舌痛症の人で、睡眠障害やうつ症状がある場合に使われることがあります。また、脳内のノルアドレナリン・セロトニンが増えますので

「下降性抑制系(かこうせいよくせいけい)」という神経伝達のシステムも活発になり、痛みが軽減する効果も期待されます。

 

アリピプラゾール(商品名:エビリファイ)

どんな薬?
アリピプラゾールは「抗精神病薬」と呼ばれる薬で、統合失調症やうつ病の補助薬として使われます。
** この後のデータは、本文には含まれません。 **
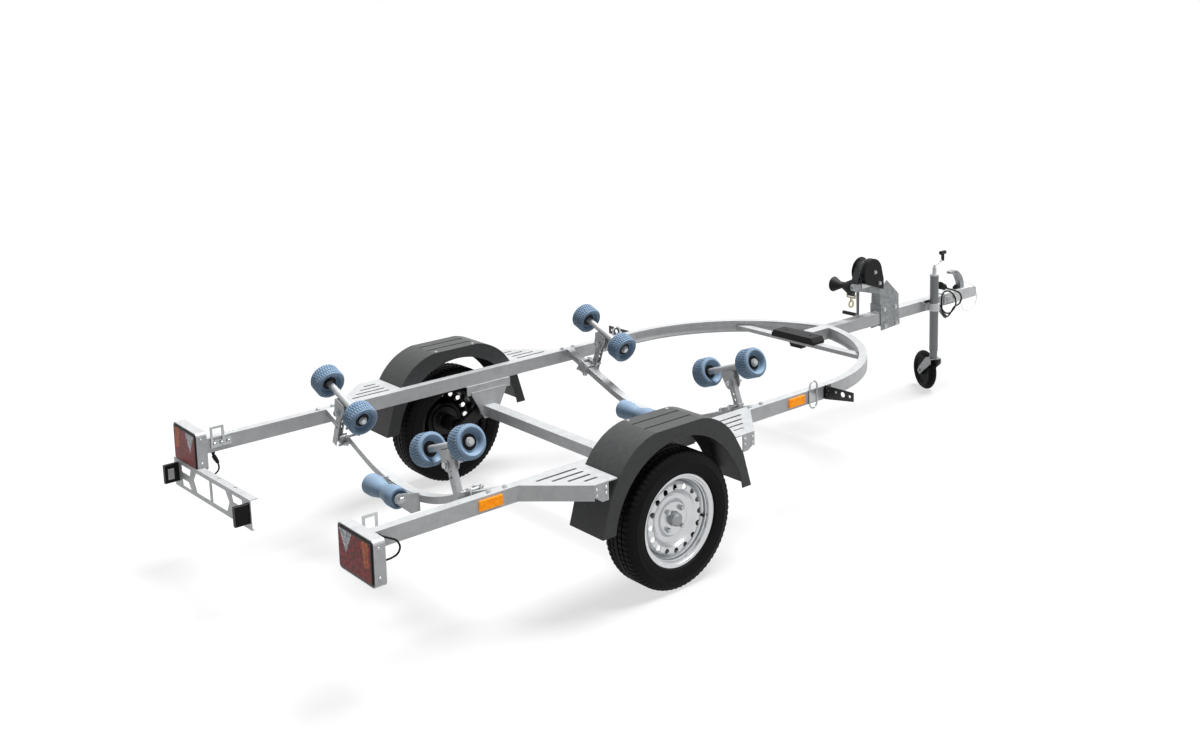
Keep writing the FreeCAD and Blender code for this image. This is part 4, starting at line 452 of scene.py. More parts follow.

最近では、少量で使うことで痛みや違和感をやわらげる効果が注目されています。

これまでにご紹介した「ロフラゼプ」「セルトラリン」「ミルタザピン」とは作用が異なります。

どう効くの?
脳の中の「ドパミン」や「セロトニン」のバランスを整えることで、過剰な痛みや違和感の信号を調整します。
舌痛症や口腔異常感症で、他の薬が効きにくい場合に少量使われることがあります。

アリピプラゾールについては、ドパミンというやる気スイッチを促す脳内ホルモンの量を調整する作用がおもな働きとなります。

ドパミンが過剰に放出されすぎている場合は、それを抑え、逆に脳内のドパミン量が不足している場合は補うといった感じで

ドパミンの「調整役」のような働きがあります。

それに加えて、セロトニンの過剰分泌で起こりうる「幻覚・妄想・不安」といった負の要素を軽減する作用も期待されるお薬です。

このため、セロトニン関連で治療を勧めていても、改善が見られない場合に追加されることがあります。

 

ここで、アリピプラゾールはドパミンの量を調整する作用がメインとお伝えしましたが、その作用の一つ「反芻思考(はんすうしこう」の改善について詳しくご説明します。

「考えすぎちゃう…」を助ける薬、アリピプラゾールって?

1. 反芻思考ってなに?

「反芻(はんすう)思考」って、ちょっと難しい言葉なんですが、
「同じイヤなことを何度も頭の中でぐるぐる考えてしまうこと」です。
たとえば…
• 「歯の痛みや違和感、ねちゃねちゃが続いている」
• 「またなおらなかったらどうしよう」
• 「薬を飲んでいるはずなのに・・」
こんなふうに、不安を何度も思い出してしまうのが反芻思考です。
これは、気分が落ち込んだり、不安になったりする原因にもなります。

2. 反芻思考に関するアリピプラゾールの効き目は?
アリピプラゾール(商品名:エビリファイ)は、脳の中の「気分のバランス」を整える薬です。
脳の中には「ドパミン」や「セロトニン」という気分ややる気をコントロールする物質があります。
この薬は、これらの物質の働きをちょうどいいバランスに調整してくれるのです。
たとえば:
• ドパミンが多すぎる → 少し抑える
• ドパミンが少なすぎる → 少し助ける
まるで、気分のアクセルとブレーキをうまく使い分ける運転手みたいな働きです。

3. どうして反芻思考に効くの?
反芻思考は、不安や緊張が強すぎるときに起こりやすいです。
アリピプラゾールは、脳の中の「不安を感じるスイッチ」をやさしく調整してくれます。
実際に、ある患者さんでは、

このように、アリピプラゾールは、
• 不安やこだわりをやわらげる
• 気持ちの切り替えをしやすくする ことで、反芻思考を減らす手助けをしてくれるのです。

以上、歯科領域で使用されるお薬の中で「舌痛症」や「口腔異常感症」と呼ばれる「見た目には異常がないのに、痛みや違和感を感じる病気」に対して処方されるお薬の効果についてお伝えしました。

皆様の治療の一助となれば幸いです。